Greetings from Orlando and
the 2013 Enterprise Connect conference.
If you recall, this is the conference formerly known as VoiceCon – where there were so many exhibitors fixated on
video that they had to change the name.
This year’s conference has totally shocked a quite a few of us in the
industry because of the prevalence of so many things that are throwbacks to
years past.
However,
before I get into the details, I’m honored to be authoring this show wrap-up
with industry analyst David
Maldow.
You get the best of both of our insights and observations below.
UC and
Interoperability
The topic of interoperability came up
over and over again at this year’s conference.
After all, what hasn't been said about UC at
this point? The concept is not that complicated. It is ridiculous that we have
dozens of apps on our devices, (often including multiple VC apps, email, text,
phone, etc.) each with its own incomplete contact list. The current workflow is
completely backwards as we first must choose HOW we want to talk to someone,
and then we can select WHO we want to talk to. UC
just reverses that workflow by making one master contact list that controls
everything. Select the person you want to talk to in the master list, and
depending on their availability, choose whether you want to do video, audio,
text, etc. It isn't rocket science, and it is a much more natural and intuitive
way for people to manage their communications than the current paradigm. So why
is it still not here?
The opening general session was titled
– “Is UC Moving Toward a New
Plateau or Towards a Cliff.” It was well attended and more interesting than
expected.
There was lots of lively discussion,
and a number of notable moments. One of
them was when the GM of Lync Marketing at Microsoft was directly asked about
interoperability and responded with details of Lync's impressive adoption and
federation in the last year. The fact that thousands of Lync users can talk to
each other without any interoperability issues is not the answer the audience
was really looking for. It was one of those Prince moments, back to the 1990s
when Microsoft effectively solved OS compatibility problems by getting the
entire world to use Windows. There is something to be said for creating a
standard, but there is also something to be said for partnerships.
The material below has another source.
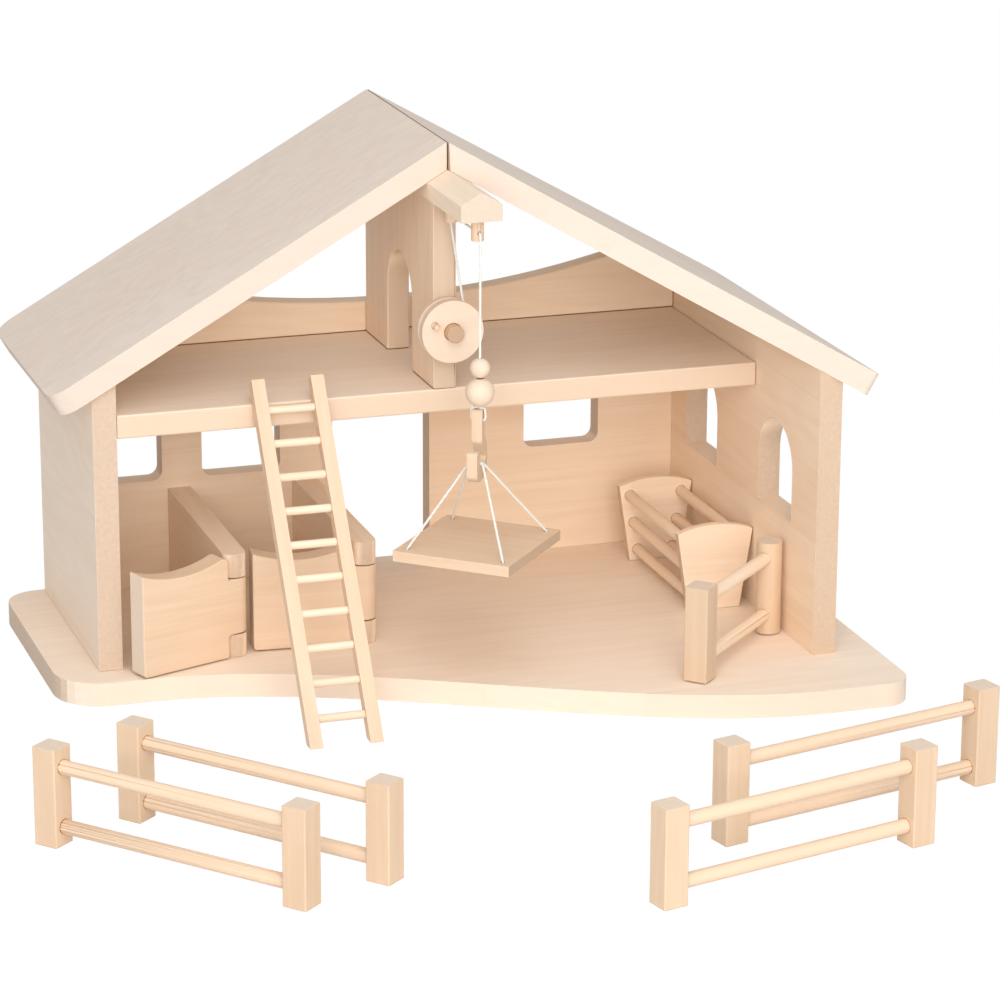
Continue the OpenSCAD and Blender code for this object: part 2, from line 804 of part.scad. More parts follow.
// Bend of a sling cord beside the hook: place in the mouth and side
function sling_bend(out, side) =
  let (across = side * hook_side - hook_off)
  [hoist_x + across * cos(hook_turn) - out * sin(hook_turn),
   drop_y - across * sin(hook_turn) - out * cos(hook_turn), saddle_z];

// Point at height z on the middle line of the platform's hole at sides i and j
function sling_hole(i, j, z) =
  [hoist_x - platform_off + i * hole_x * cos(platform_turn) - j * hole_y * sin(platform_turn),
   drop_y + i * hole_x * sin(platform_turn) + j * hole_y * cos(platform_turn), z];

// Half a sling cord: from the saddle down to the hole at sides i and j, and to its knot
module sling_half(out, side, i, j) {
  bend = sling_bend(out, side);
  mouth = sling_hole(i, j, platform_z);
  knot = sling_hole(i, j, platform_under + knot_recess - knot_r - cord_clear);
  translate(bend) sphere(sling_bend_r, $fn = 32);
  cord_between(mouth, bend, sling_r);
  translate(mouth) sphere(sling_bend_r, $fn = 32);
  cord_between(knot, mouth, sling_r);
  translate(knot) sphere(knot_r, $fn = 32);
}

// One cord over the hook's saddle, to the holes at sides i, j on the left and k, l on the right
module sling_cord(out, i, j, k, l) {
  cord_between(sling_bend(out, -1), sling_bend(out, 1), sling_r);
  sling_half(out, -1, i, j);
  sling_half(out, 1, k, l);
}

module hoist_slings() {
  color(cord_white) {
    sling_cord(sling_out[0], -1, 1, 1, 1);
    sling_cord(sling_out[1], -1, -1, 1, -1);
  }
}

module hoist_platform() {
  color(maple) difference() {
    translate([-platform_off, 0, 0]) on_hoist(platform_turn)
      translate([0, 0, platform_z - platform_t / 2])
        cube([platform_w, platform_d, platform_t], center = true);
    for (i = [-1, 1], j = [-1, 1]) {
      translate(sling_hole(i, j, platform_under - eps))
        cylinder(r = sling_r + 2 * cord_room, h = platform_t + 2 * eps);
      translate(sling_hole(i, j, platform_under - eps))
        cylinder(r = knot_r + 2 * cord_room, h = knot_recess + eps);
    }
  }
}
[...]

Another moment was when Cisco’s new GM
of their Collaboration Technology group, Rowan Trollope, directly called-out
Microsoft Lync as “operating behind a walled garden” and “not believing in an
open system” to break-down barriers to adoption.
To be fair, Lync actually is doing a
lot of things right when it comes to partnerships, and should be getting a
thumbs up for it. Microsoft appears to be working with everyone on Lync
integration (or at least allowing everyone to work on their own integrations).
Vendors of all shapes and sizes were demoing Lync integration at various stages
throughout the exhibit hall. It was to the point where attendees were joking
that Lync integration must be an exhibitor requirement, and that next year the
coffee machines will be Lync enabled.
All of the panelists at that session
generally agreed that UC and collaboration is growing
exponentially and will see a “huge rise” this year, despite the fact that the
competing visions of collaboration permeated the event.
WebRTC Will Save The World (?)
We attended a number of
sessions discussing the coming WebRTC nirvana. It is clearly this
year’s harbinger of interoperability (just as SIP was a few years ago.) In fact, the conversations in sessions
and on the floor about how WebRTC will
be our “savior” could just as easily been said at Telecon
conference in the 90’s, substituting H.323 or IP as the
buzzwords. Once again, we were humming the old Prince song.
On the first day of the
event a “conference within a conference” took place on the topic of WebRTC. Many
were surprised about how well attended it was. Certainly the organizers were
surprised as the room that was set aside to hold the event was about half as
big as needed and needed to be expanded about 30 minutes in. It really shouldn’t have been such a surprise considering
it was one of just a few sessions on the calendar and took place before the
exhibit floor opened. Furthermore, this is a hot topic and attendees wanted to
be informed, despite a significant amount of skepticism as to whether it will
amount to much soon.
While we roll our eyes at the idea of
another magic fix to all our problems, WebRTC does get a thumbs up for its very
real benefits, in particular its potential accessibility. To paraphrase Scott
Wharton, CEO of Vidtel, one of the key differences with WebRTC and previous
"magic fixes" is that there is no question of whether it will be
deployed to the masses. Everyone has a browser and it will be an inherent part
of all browsers in the near future. If
the other browsers catch up, it will be the only 100% ubiquitously deployed VC
technology, allowing every internet user on the planet to instantly join a call
with no plug in or configuration. That gets a big thumbs up.
However, universal accessibility is
not the same thing as interoperability. One of the conference attendees quipped
“why do I really care if I eliminate one browser add-on download but instead
need to download new browser?”
WebRTC - if it becomes ubiquitous - is
an extremely compelling answer to the "guest invite" question.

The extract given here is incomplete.